Sylvester, self-employed as a mechanic, said working people face a terrible jobs situation. “This government should be ashamed,” stated Sylvester. “If they cut off people, and we are talking about 2 million people, what are they going to do for money? It’s going to be a bad situation for everybody.”
“A lot of people are doing whatever they can to get by,” Sylvester continued. “Some people are becoming self-employed like what I am doing. You just can’t find a job.”
Looking at his wife and child with him at the center, Sylvester said, “I know a lot of people are moving in with their families. It is not unusual now to have three families living in the same house hoping that someone is going to get a job.”
Sylvester said he is convinced that the census count in Detroit is skewed because of the number of people living together.
“A lot of people are living with illegal utility hookups, and with ten or more people in a house. It’s tough, but what are people supposed to do?”
Eric Quick is unemployed with children. He is not eligible for benefits because he has been out of work for too long. The decision to allow unemployment benefits to expire is “just going to run the crime rate up,” Quick said. “People are going to steal, rob, and kill to try feed themselves and their families.”
“Not too much has changed with Obama,” Quick said. “Nothing has changed for the poor. Maybe things are better for the rich.”
Levon has been out of work for a year since being laid off from the Thompson Group, a Detroit-area manufacturer. He now gets $300 every two weeks in benefits, with two kids to support.
“There are no jobs. When I put in applications, they say I’m either not qualified or over-qualified,” Levon said. “You have to work to live, and then they want to deprive you of your work.”
“You get into the situation that you can’t afford your heat and gas, you’re not sleeping at night because of the cold, and you’re not eating square meals.”
Levon asked the WSWS about the Wall Street bailout. “What’s going on with all the money the banks have been issued?” he asked. “Why aren’t they issuing that money to people?”
Jose is an out-of-work construction worker, born in Mexico. “There are no jobs. I did asphalt construction, but it’s over,” he said. “I’m hoping that in the spring jobs will come back. Somebody’s got to pay the bills”
Francisco, 31, has been laid off from a landscaping job for seven months. He gets checks every other week for $400. He must support three kids on that income, plus the money his girlfriend earns as a nurse. Francisco hopes to get a job with a friend clearing snow for the winter. He is also considering moving out of Detroit to the suburb of Southfield because he believes insurance will be cheaper.

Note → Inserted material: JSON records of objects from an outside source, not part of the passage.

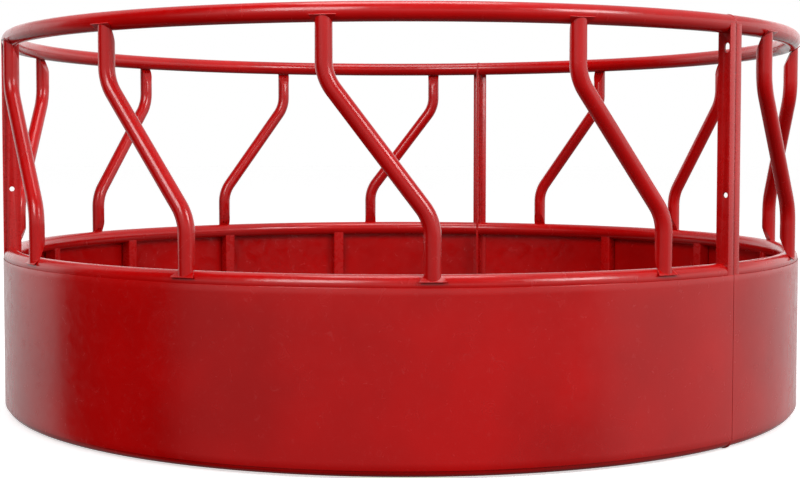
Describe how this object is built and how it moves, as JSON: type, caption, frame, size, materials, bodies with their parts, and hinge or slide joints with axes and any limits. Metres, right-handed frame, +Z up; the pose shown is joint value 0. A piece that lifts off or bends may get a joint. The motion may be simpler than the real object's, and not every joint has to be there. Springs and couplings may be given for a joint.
{
  "type": "round bale feeder",
  "caption": "Round bale feeder: bolted steel ring sections with top, mid and bottom ring tubes, a skirt sheet below and S-bent slanted feed bars above.",
  "frame": {"origin": "on the ring's vertical axis, on the ground under the feet", "axes": "+Z up along the ring's axis; -Y points out through the front section, which faces the viewer, and +X is to that viewer's right"},
  "size_m": [2.4545, 2.453, 1.1199],
  "materials": {
    "tube_paint": "glossy red paint on tube",
    "skirt_paint": "glossy red paint on sheet",
    "angle_paint": "glossy red paint on hot-rolled angle",
    "post_paint": "glossy red paint on square tube",
    "zinc_plate": "zinc plated"
  },
  "bodies": {
    "root": {"front_bottom_ring_tube": "tube_paint", "front_mid_ring_tube": "tube_paint", "front_top_ring_tube": "tube_paint", "front_skirt_sheet": "skirt_paint", "front_end_angle_left": "angle_paint", "front_end_angle_right": "angle_paint", "front_feed_bar_1": "tube_paint", "front_feed_bar_2": "tube_paint", "front_feed_bar_3": "tube_paint", "front_feed_bar_4": "tube_paint", "front_skirt_post_1": "post_paint", "front_skirt_post_2": "post_paint", "front_skirt_post_3": "post_paint", "front_skirt_post_4": "post_paint", "front_joint_bolt_1": "zinc_plate", "front_joint_nut_1": "zinc_plate", "front_joint_bolt_2": "zinc_plate", "front_joint_nut_2": "zinc_plate", "right_bottom_ring_tube": "tube_paint", "right_mid_ring_tube": "tube_paint", "right_top_ring_tube": "tube_paint", "right_skirt_sheet": "skirt_paint", "right_end_angle_left": "angle_paint", "right_end_angle_right": "angle_paint", "right_feed_bar_1": "tube_paint", "right_feed_bar_2": "tube_paint", "right_feed_bar_3": "tube_paint", "right_feed_bar_4": "tube_paint", "right_skirt_post_1": "post_paint", "right_skirt_post_2": "post_paint", "right_skirt_post_3": "post_paint", "right_skirt_post_4": "post_paint", "right_joint_bolt_1": "zinc_plate", "right_joint_nut_1": "zinc_plate", "right_joint_bolt_2": "zinc_plate", "right_joint_nut_2": "zinc_plate", "left_bottom_ring_tube": "tube_paint", "left_mid_ring_tube": "tube_paint", "left_top_ring_tube": "tube_paint", "left_skirt_sheet": "skirt_paint", "left_end_angle_left": "angle_paint", "left_end_angle_right": "angle_paint", "left_feed_bar_1": "tube_paint", "left_feed_bar_2": "tube_paint", "left_feed_bar_3": "tube_paint", "left_feed_bar_4": "tube_paint", "left_skirt_post_1": "post_paint", "left_skirt_post_2": "post_paint", "left_skirt_post_3": "post_paint", "left_skirt_post_4": "post_paint", "left_joint_bolt_1": "zinc_plate", "left_joint_nut_1": "zinc_plate", "left_joint_bolt_2": "zinc_plate", "left_joint_nut_2": "zinc_plate"}
  },
  "joints": []
}
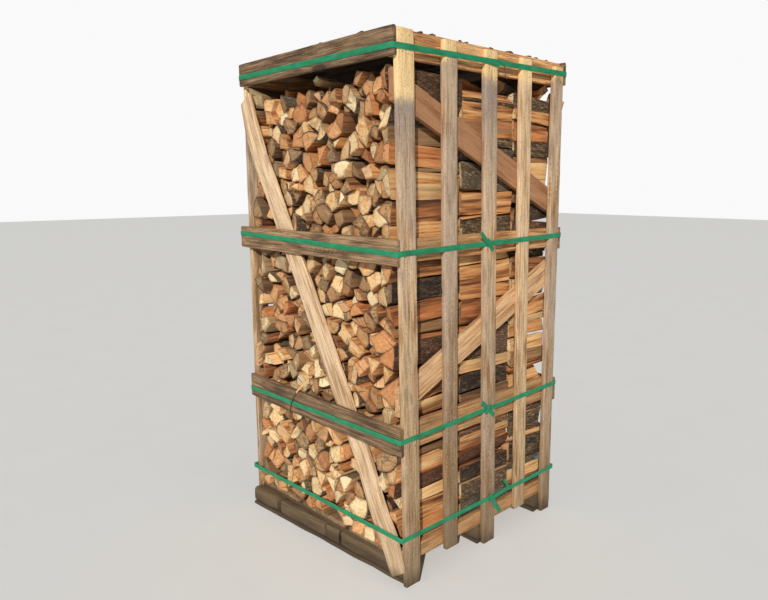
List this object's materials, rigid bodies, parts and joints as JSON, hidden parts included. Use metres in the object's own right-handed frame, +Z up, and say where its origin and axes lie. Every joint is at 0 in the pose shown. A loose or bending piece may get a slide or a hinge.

Francisco is angry that funding for the jobless benefit extension was ended, even as Congress works on extending tax cuts for rich. “That’s what I hate,” he said. “They always look out for the rich people.”
“Obama hasn’t done anything,” he continued. “The only thing he’s done is take us to war. He’s no different than any other president we’ve had.”
“I got arrested and put in prison when I was 18. I was young and dumb. That was 12 years ago, and I can’t get a job because I was a convict. But I was only 18. I’ve tried everything. Nobody’s hiring.”
Francisco says he knows many households that live without utilities. Some of them make “little bonfires” inside their houses to keep warm on cold days, he says. “One of my girlfriend’s friends just got her gas cut off for being $2 short on a bill. She owed $117 and she accidentally sent in $115, so they cut the gas and lights.” He worries about “innocent little kids dying in house fires because they’re in homes without heat or lights.”